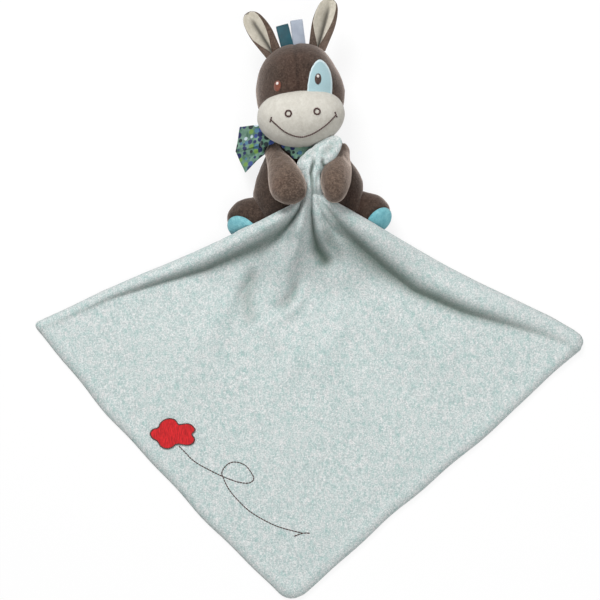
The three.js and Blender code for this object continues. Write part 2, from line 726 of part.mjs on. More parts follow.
function tailPiece(corners, rootEdge) {
  const inner = tailHinge[1] + Math.sign(rootEdge - tailHinge[1]) * (tailGap / 2);
  const upper = rootEdge > tailHinge[1];
  const ends = upper ? corners : [...corners].reverse();
  const reach = tailHinge[0] - Math.min(...corners.map(([x]) => x));
  const roots = [rootEdge, inner].map((y) => new THREE.Vector2(tailHinge[0], y));
  const rims = ends.map((corner) => new THREE.Vector2(...corner));
  const counts = tailGridCounts;
  const grid = Array.from({ length: counts.along + 1 }, (_, j) => {
    const [first, second] = roots.map((root, k) => root.clone().lerp(rims[k], j / counts.along));
    return Array.from({ length: counts.across + 1 }, (_unused, i) => {
      const { x, y } = first.clone().lerp(second, i / counts.across);
      const fall = tailDrop * Math.sin((Math.PI / 2) * Math.min(1, (tailHinge[0] - x) / reach));
      const wave = tailWave * Math.sin((2 * Math.PI * i) / counts.across) * (j / counts.along);
      return new THREE.Vector3(x, y, tailHinge[2] - fall + wave);
    });
  });
  return solidOf(sheetForm(grid, -tailThickness / 2, tailThickness / 2))
    .subtract(solidFrom([...Object.values(headForms(fine)), knotForm()], gap));
}

// Blanket: rows run out from the hold, columns from the left edge over the lower corner to the right edge
function blanketCorners() {
  const lower = new THREE.Vector2(...lowerCorner);
  const corner = (angle) => lower.clone()
    .add(new THREE.Vector2(blanketSide, 0).rotateAround(new THREE.Vector2(), radians(angle)));
  return [corner(leftSideAngle), lower, corner(rightSideAngle)];
}

// The height that keeps the cloth off the belly, the thighs and the feet under it
function drapeOver(x, y) {
  const rounds = Object.values(legs).flatMap((leg) => [
    { centre: leg.foot, radii: [footRadius, footRadius, footRadius] },
    { centre: leg.hip, radii: [hipRadius, hipRadius, hipRadius] },
  ]);
  const bellyMiddle = THREE.MathUtils.lerp(torsoBottom, torsoTop, waistShare);
  rounds.push({
    centre: [0, bellyMiddle, torsoHalfDepth - backFlat],
    radii: [torsoHalfWidth, bellyMiddle - torsoBottom, torsoHalfDepth],
  });
  return Math.max(0, ...rounds.map(({ centre, radii }) => {
    const grownRadii = radii.map((radius) => radius + drapeMargin);
    const inside = 1 - ((x - centre[0]) / grownRadii[0]) ** 2 - ((y - centre[1]) / grownRadii[1]) ** 2;
    return inside > 0 ? centre[2] + grownRadii[2] * Math.sqrt(inside) : 0;
  }));
}

function clothHeight(x, y, across, firstLayerOnly) {
  const far = Math.hypot(x - holdPlace[0], y - holdPlace[1]);
  const lay = blanketLayer + gap - backFlat;
  const reach = THREE.MathUtils.lerp(middleReach, edgeReach, (2 * across - 1) ** 2);
  const fall = 1 - THREE.MathUtils.smoothstep(far, 0, reach);
  const fade = Math.max(0, 1 - far / pleatReach) ** pleatFade * Math.min(1, far / pleatStart);
  const open = lay + (holdHeight - lay) * fall + pleatHeight * fade * foldAt(across);
  const under = drapeOver(x, y);
  const lift = under > 0 ? under + (firstLayerOnly ? 0 : blanketLayer + gap) : 0;
  return Math.max(lay, open, lift);
}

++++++

Exercise objective:
Write the data from above out again, exactly.

Full response:
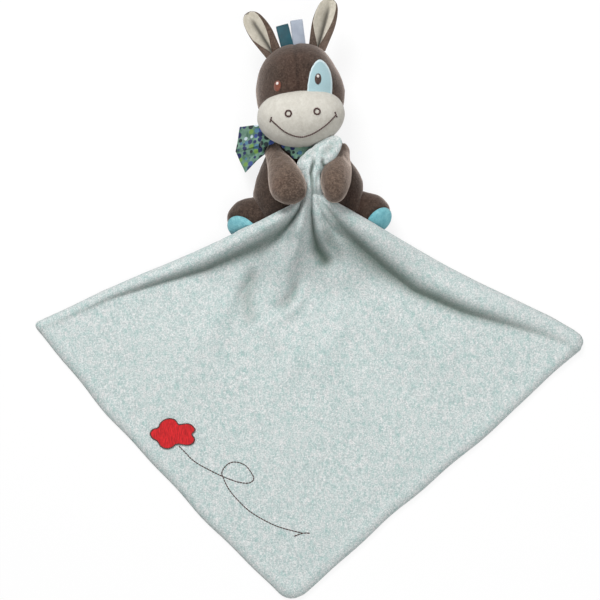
The three.js and Blender code for this object continues. Write part 2, from line 726 of part.mjs on. More parts follow.
function tailPiece(corners, rootEdge) {
  const inner = tailHinge[1] + Math.sign(rootEdge - tailHinge[1]) * (tailGap / 2);
  const upper = rootEdge > tailHinge[1];
  const ends = upper ? corners : [...corners].reverse();
  const reach = tailHinge[0] - Math.min(...corners.map(([x]) => x));
  const roots = [rootEdge, inner].map((y) => new THREE.Vector2(tailHinge[0], y));
  const rims = ends.map((corner) => new THREE.Vector2(...corner));
  const counts = tailGridCounts;
  const grid = Array.from({ length: counts.along + 1 }, (_, j) => {
    const [first, second] = roots.map((root, k) => root.clone().lerp(rims[k], j / counts.along));
    return Array.from({ length: counts.across + 1 }, (_unused, i) => {
      const { x, y } = first.clone().lerp(second, i / counts.across);
      const fall = tailDrop * Math.sin((Math.PI / 2) * Math.min(1, (tailHinge[0] - x) / reach));
      const wave = tailWave * Math.sin((2 * Math.PI * i) / counts.across) * (j / counts.along);
      return new THREE.Vector3(x, y, tailHinge[2] - fall + wave);
    });
  });
  return solidOf(sheetForm(grid, -tailThickness / 2, tailThickness / 2))
    .subtract(solidFrom([...Object.values(headForms(fine)), knotForm()], gap));
}

// Blanket: rows run out from the hold, columns from the left edge over the lower corner to the right edge
function blanketCorners() {
  const lower = new THREE.Vector2(...lowerCorner);
  const corner = (angle) => lower.clone()
    .add(new THREE.Vector2(blanketSide, 0).rotateAround(new THREE.Vector2(), radians(angle)));
  return [corner(leftSideAngle), lower, corner(rightSideAngle)];
}

// The height that keeps the cloth off the belly, the thighs and the feet under it
function drapeOver(x, y) {
  const rounds = Object.values(legs).flatMap((leg) => [
    { centre: leg.foot, radii: [footRadius, footRadius, footRadius] },
    { centre: leg.hip, radii: [hipRadius, hipRadius, hipRadius] },
  ]);
  const bellyMiddle = THREE.MathUtils.lerp(torsoBottom, torsoTop, waistShare);
  rounds.push({
    centre: [0, bellyMiddle, torsoHalfDepth - backFlat],
    radii: [torsoHalfWidth, bellyMiddle - torsoBottom, torsoHalfDepth],
  });
  return Math.max(0, ...rounds.map(({ centre, radii }) => {
    const grownRadii = radii.map((radius) => radius + drapeMargin);
    const inside = 1 - ((x - centre[0]) / grownRadii[0]) ** 2 - ((y - centre[1]) / grownRadii[1]) ** 2;
    return inside > 0 ? centre[2] + grownRadii[2] * Math.sqrt(inside) : 0;
  }));
}

function clothHeight(x, y, across, firstLayerOnly) {
  const far = Math.hypot(x - holdPlace[0], y - holdPlace[1]);
  const lay = blanketLayer + gap - backFlat;
  const reach = THREE.MathUtils.lerp(middleReach, edgeReach, (2 * across - 1) ** 2);
  const fall = 1 - THREE.MathUtils.smoothstep(far, 0, reach);
  const fade = Math.max(0, 1 - far / pleatReach) ** pleatFade * Math.min(1, far / pleatStart);
  const open = lay + (holdHeight - lay) * fall + pleatHeight * fade * foldAt(across);
  const under = drapeOver(x, y);
  const lift = under > 0 ? under + (firstLayerOnly ? 0 : blanketLayer + gap) : 0;
  return Math.max(lay, open, lift);
}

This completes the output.